━━━ INFORMATION PROVIDED

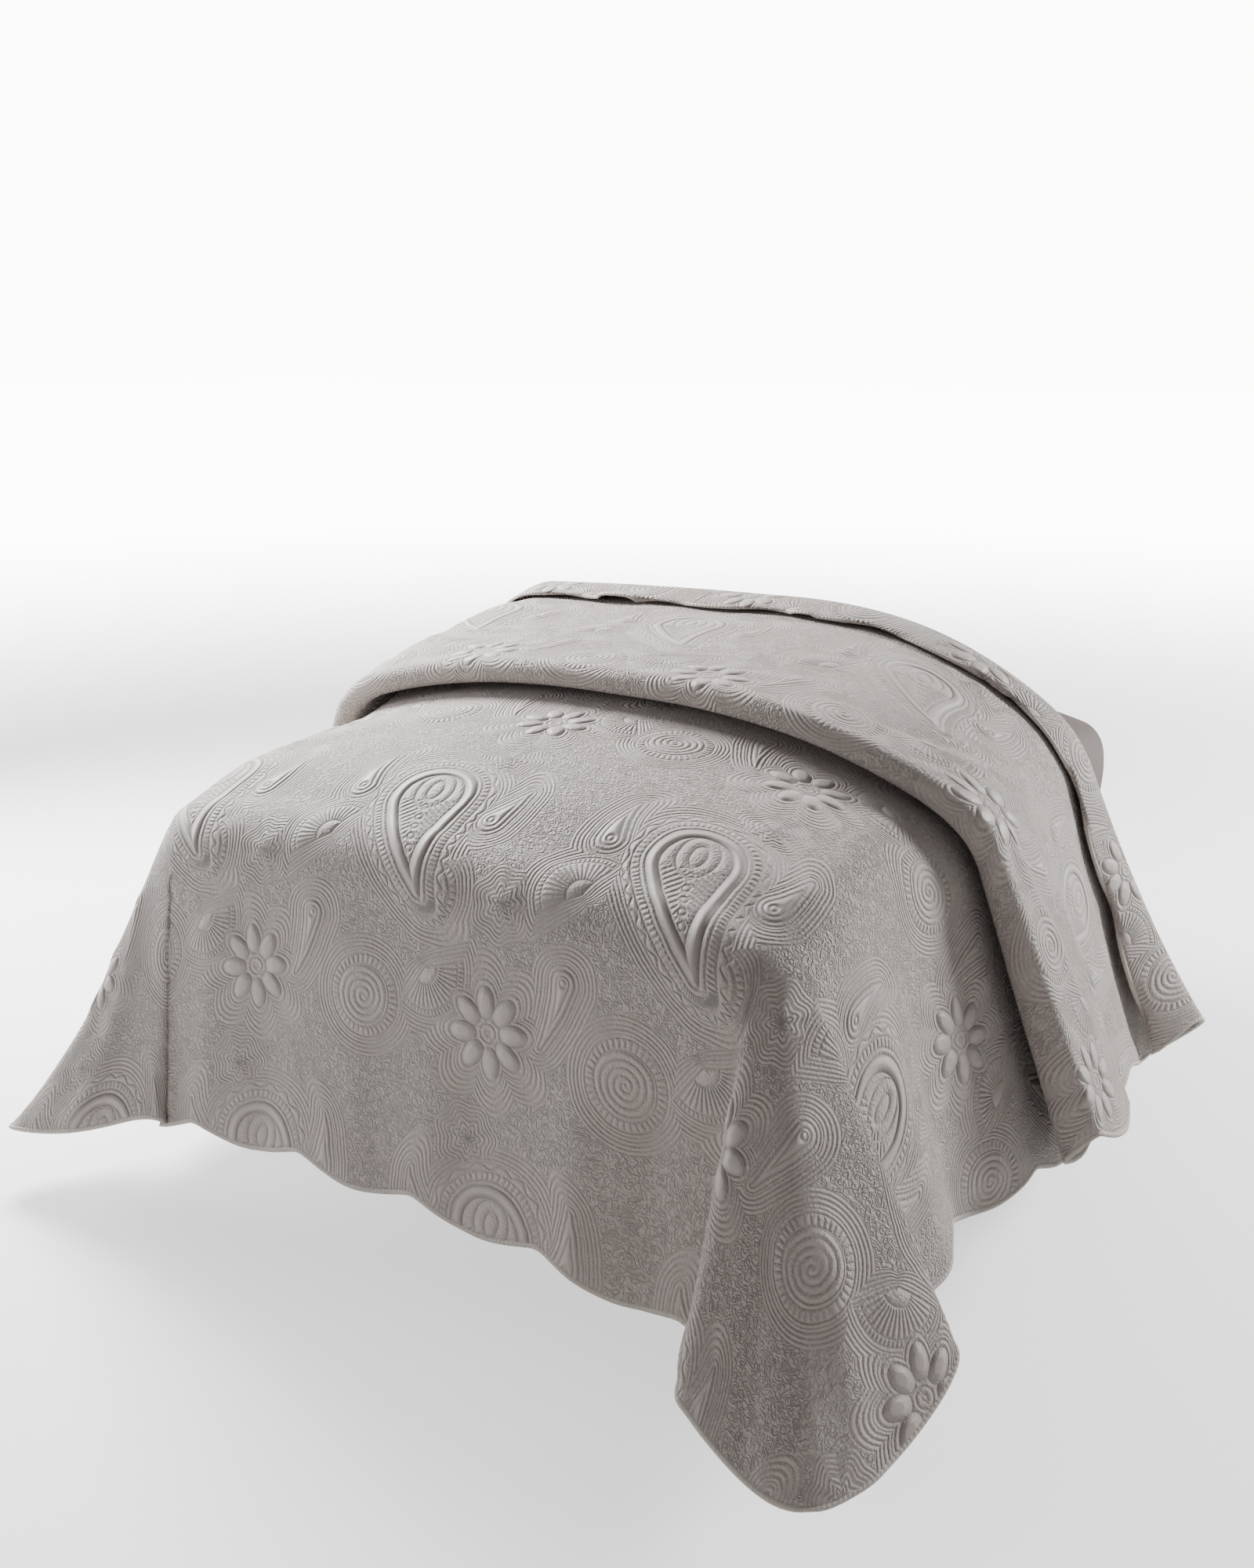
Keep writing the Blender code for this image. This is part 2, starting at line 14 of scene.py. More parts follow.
import bpy
import numpy as np
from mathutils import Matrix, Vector


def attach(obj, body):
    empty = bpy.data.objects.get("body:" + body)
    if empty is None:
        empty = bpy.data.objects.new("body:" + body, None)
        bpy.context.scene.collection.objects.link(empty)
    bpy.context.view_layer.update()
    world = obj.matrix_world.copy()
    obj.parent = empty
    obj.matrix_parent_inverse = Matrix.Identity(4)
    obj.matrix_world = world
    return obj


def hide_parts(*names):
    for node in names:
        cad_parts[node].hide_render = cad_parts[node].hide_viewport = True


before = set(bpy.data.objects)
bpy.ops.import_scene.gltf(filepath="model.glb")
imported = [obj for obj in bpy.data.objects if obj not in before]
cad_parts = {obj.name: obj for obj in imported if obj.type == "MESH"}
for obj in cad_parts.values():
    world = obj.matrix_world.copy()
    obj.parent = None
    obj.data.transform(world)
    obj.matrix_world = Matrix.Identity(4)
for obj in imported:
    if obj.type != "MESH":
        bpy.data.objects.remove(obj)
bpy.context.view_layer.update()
bpy.ops.object.select_all(action="DESELECT")
print("the solids:", ", ".join(sorted(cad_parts)))

# %% [markdown]
# ## Camera
#
# The camera stands at the foot of the bed, to the right of it and a little above the
# cloth, and looks down the bed at about 17 degrees. It could be aimed with a Track To
# constraint at an empty. Plain angles are used instead, because they can be read and
# nudged one by one. The small shift only sets the bed low in the frame.

# %% The camera
CAMERA_PLACE = (1.484, -2.707, 1.658)
CAMERA_DOWN_DEG = 16.81
CAMERA_LEFT_DEG = 32.86
CAMERA_LENS_MM = 40.93
CAMERA_SHIFT = (0.0219, -0.0025)

bpy.ops.object.camera_add(
    location=CAMERA_PLACE,
    rotation=(math.radians(90 - CAMERA_DOWN_DEG), 0, math.radians(CAMERA_LEFT_DEG)),
)
camera = bpy.context.object
camera.name = "camera"
camera.data.sensor_fit = "HORIZONTAL"
camera.data.sensor_width = 36
camera.data.lens = CAMERA_LENS_MM
camera.data.shift_x, camera.data.shift_y = CAMERA_SHIFT
bpy.context.scene.camera = camera

# %% [markdown]
# ## Floor
#
# The floor is one pale plane, marked as a stage so that it isn't part of the object. It
# glows a little for the camera only, more so far away, so that it runs into the pale
# background without a line. A curved sweep would do the same, but it would catch light.

# %% Floor
FLOOR_SIZE = 120.0
FLOOR_FADE = (2.5, 12.0)
FLOOR_GLOW = 1.1
BACKDROP_LIGHT = 12.0


def plain_material(name, colour, roughness):
    material = bpy.data.materials.new(name)
    material.use_nodes = True
    shader = material.node_tree.nodes["Principled BSDF"]
    shader.inputs["Base Color"].default_value = (*colour, 1)
    shader.inputs["Roughness"].default_value = roughness
    return material, shader


bpy.ops.mesh.primitive_plane_add(size=FLOOR_SIZE, location=(0, 0, 0))
floor = bpy.context.object
floor.name = "floor"
pale, shader = plain_material("pale floor", (0.9, 0.9, 0.9), 0.9)
place = pale.node_tree.nodes.new("ShaderNodeNewGeometry")
away = pale.node_tree.nodes.new("ShaderNodeVectorMath")
away.operation = "LENGTH"
pale.node_tree.links.new(place.outputs["Position"], away.inputs[0])
fade = pale.node_tree.nodes.new("ShaderNodeMapRange")
fade.interpolation_type = "SMOOTHSTEP"
fade.inputs["From Min"].default_value, fade.inputs["From Max"].default_value = FLOOR_FADE
fade.inputs["To Min"].default_value = FLOOR_GLOW
fade.inputs["To Max"].default_value = BACKDROP_LIGHT
pale.node_tree.links.new(away.outputs["Value"], fade.inputs["Value"])
seen = pale.node_tree.nodes.new("ShaderNodeLightPath")
glow = pale.node_tree.nodes.new("ShaderNodeMath")
glow.operation = "MULTIPLY"
pale.node_tree.links.new(fade.outputs["Result"], glow.inputs[0])
pale.node_tree.links.new(seen.outputs["Is Camera Ray"], glow.inputs[1])
pale.node_tree.links.new(glow.outputs["Value"], shader.inputs["Emission Strength"])
shader.inputs["Emission Color"].default_value = (1, 1, 1, 1)
floor.data.materials.append(pale)
print("the floor is", FLOOR_SIZE, "m wide")

# %% [markdown]
# ## World
#
# The world does two things. The camera sees it as a bright, even background, and the
# object gets only a weak light from it, which keeps the shade readable. A Light Path
# node tells the two apart. One strength for both would either grey the background or
# flatten the relief.

# %% World
WORLD_LIGHT = 0.26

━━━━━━

### YOUR GOAL
Repeat the listing above without any change.

### RESPONSE FOR THIS EXERCISE
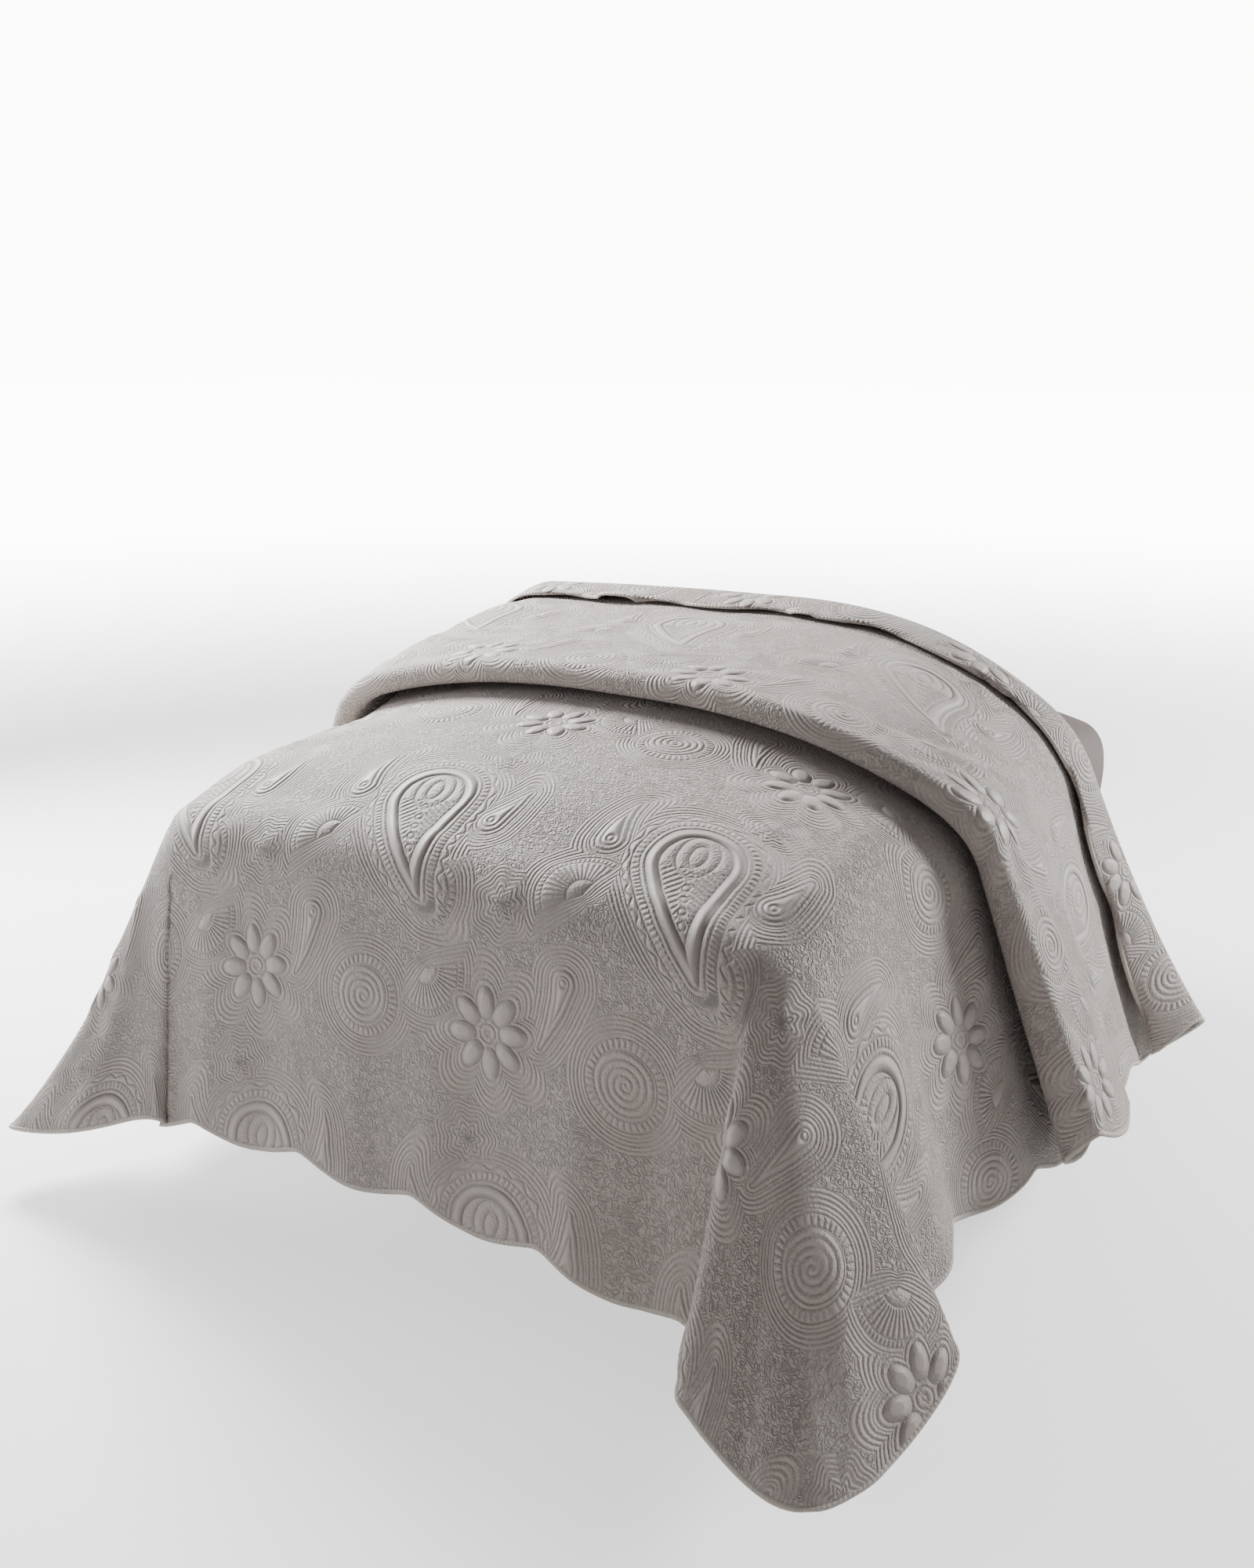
Keep writing the Blender code for this image. This is part 2, starting at line 14 of scene.py. More parts follow.
import bpy
import numpy as np
from mathutils import Matrix, Vector


def attach(obj, body):
    empty = bpy.data.objects.get("body:" + body)
    if empty is None:
        empty = bpy.data.objects.new("body:" + body, None)
        bpy.context.scene.collection.objects.link(empty)
    bpy.context.view_layer.update()
    world = obj.matrix_world.copy()
    obj.parent = empty
    obj.matrix_parent_inverse = Matrix.Identity(4)
    obj.matrix_world = world
    return obj


def hide_parts(*names):
    for node in names:
        cad_parts[node].hide_render = cad_parts[node].hide_viewport = True


before = set(bpy.data.objects)
bpy.ops.import_scene.gltf(filepath="model.glb")
imported = [obj for obj in bpy.data.objects if obj not in before]
cad_parts = {obj.name: obj for obj in imported if obj.type == "MESH"}
for obj in cad_parts.values():
    world = obj.matrix_world.copy()
    obj.parent = None
    obj.data.transform(world)
    obj.matrix_world = Matrix.Identity(4)
for obj in imported:
    if obj.type != "MESH":
        bpy.data.objects.remove(obj)
bpy.context.view_layer.update()
bpy.ops.object.select_all(action="DESELECT")
print("the solids:", ", ".join(sorted(cad_parts)))

# %% [markdown]
# ## Camera
#
# The camera stands at the foot of the bed, to the right of it and a little above the
# cloth, and looks down the bed at about 17 degrees. It could be aimed with a Track To
# constraint at an empty. Plain angles are used instead, because they can be read and
# nudged one by one. The small shift only sets the bed low in the frame.

# %% The camera
CAMERA_PLACE = (1.484, -2.707, 1.658)
CAMERA_DOWN_DEG = 16.81
CAMERA_LEFT_DEG = 32.86
CAMERA_LENS_MM = 40.93
CAMERA_SHIFT = (0.0219, -0.0025)

bpy.ops.object.camera_add(
    location=CAMERA_PLACE,
    rotation=(math.radians(90 - CAMERA_DOWN_DEG), 0, math.radians(CAMERA_LEFT_DEG)),
)
camera = bpy.context.object
camera.name = "camera"
camera.data.sensor_fit = "HORIZONTAL"
camera.data.sensor_width = 36
camera.data.lens = CAMERA_LENS_MM
camera.data.shift_x, camera.data.shift_y = CAMERA_SHIFT
bpy.context.scene.camera = camera

# %% [markdown]
# ## Floor
#
# The floor is one pale plane, marked as a stage so that it isn't part of the object. It
# glows a little for the camera only, more so far away, so that it runs into the pale
# background without a line. A curved sweep would do the same, but it would catch light.

# %% Floor
FLOOR_SIZE = 120.0
FLOOR_FADE = (2.5, 12.0)
FLOOR_GLOW = 1.1
BACKDROP_LIGHT = 12.0


def plain_material(name, colour, roughness):
    material = bpy.data.materials.new(name)
    material.use_nodes = True
    shader = material.node_tree.nodes["Principled BSDF"]
    shader.inputs["Base Color"].default_value = (*colour, 1)
    shader.inputs["Roughness"].default_value = roughness
    return material, shader


bpy.ops.mesh.primitive_plane_add(size=FLOOR_SIZE, location=(0, 0, 0))
floor = bpy.context.object
floor.name = "floor"
pale, shader = plain_material("pale floor", (0.9, 0.9, 0.9), 0.9)
place = pale.node_tree.nodes.new("ShaderNodeNewGeometry")
away = pale.node_tree.nodes.new("ShaderNodeVectorMath")
away.operation = "LENGTH"
pale.node_tree.links.new(place.outputs["Position"], away.inputs[0])
fade = pale.node_tree.nodes.new("ShaderNodeMapRange")
fade.interpolation_type = "SMOOTHSTEP"
fade.inputs["From Min"].default_value, fade.inputs["From Max"].default_value = FLOOR_FADE
fade.inputs["To Min"].default_value = FLOOR_GLOW
fade.inputs["To Max"].default_value = BACKDROP_LIGHT
pale.node_tree.links.new(away.outputs["Value"], fade.inputs["Value"])
seen = pale.node_tree.nodes.new("ShaderNodeLightPath")
glow = pale.node_tree.nodes.new("ShaderNodeMath")
glow.operation = "MULTIPLY"
pale.node_tree.links.new(fade.outputs["Result"], glow.inputs[0])
pale.node_tree.links.new(seen.outputs["Is Camera Ray"], glow.inputs[1])
pale.node_tree.links.new(glow.outputs["Value"], shader.inputs["Emission Strength"])
shader.inputs["Emission Color"].default_value = (1, 1, 1, 1)
floor.data.materials.append(pale)
print("the floor is", FLOOR_SIZE, "m wide")

# %% [markdown]
# ## World
#
# The world does two things. The camera sees it as a bright, even background, and the
# object gets only a weak light from it, which keeps the shade readable. A Light Path
# node tells the two apart. One strength for both would either grey the background or
# flatten the relief.

# %% World
WORLD_LIGHT = 0.26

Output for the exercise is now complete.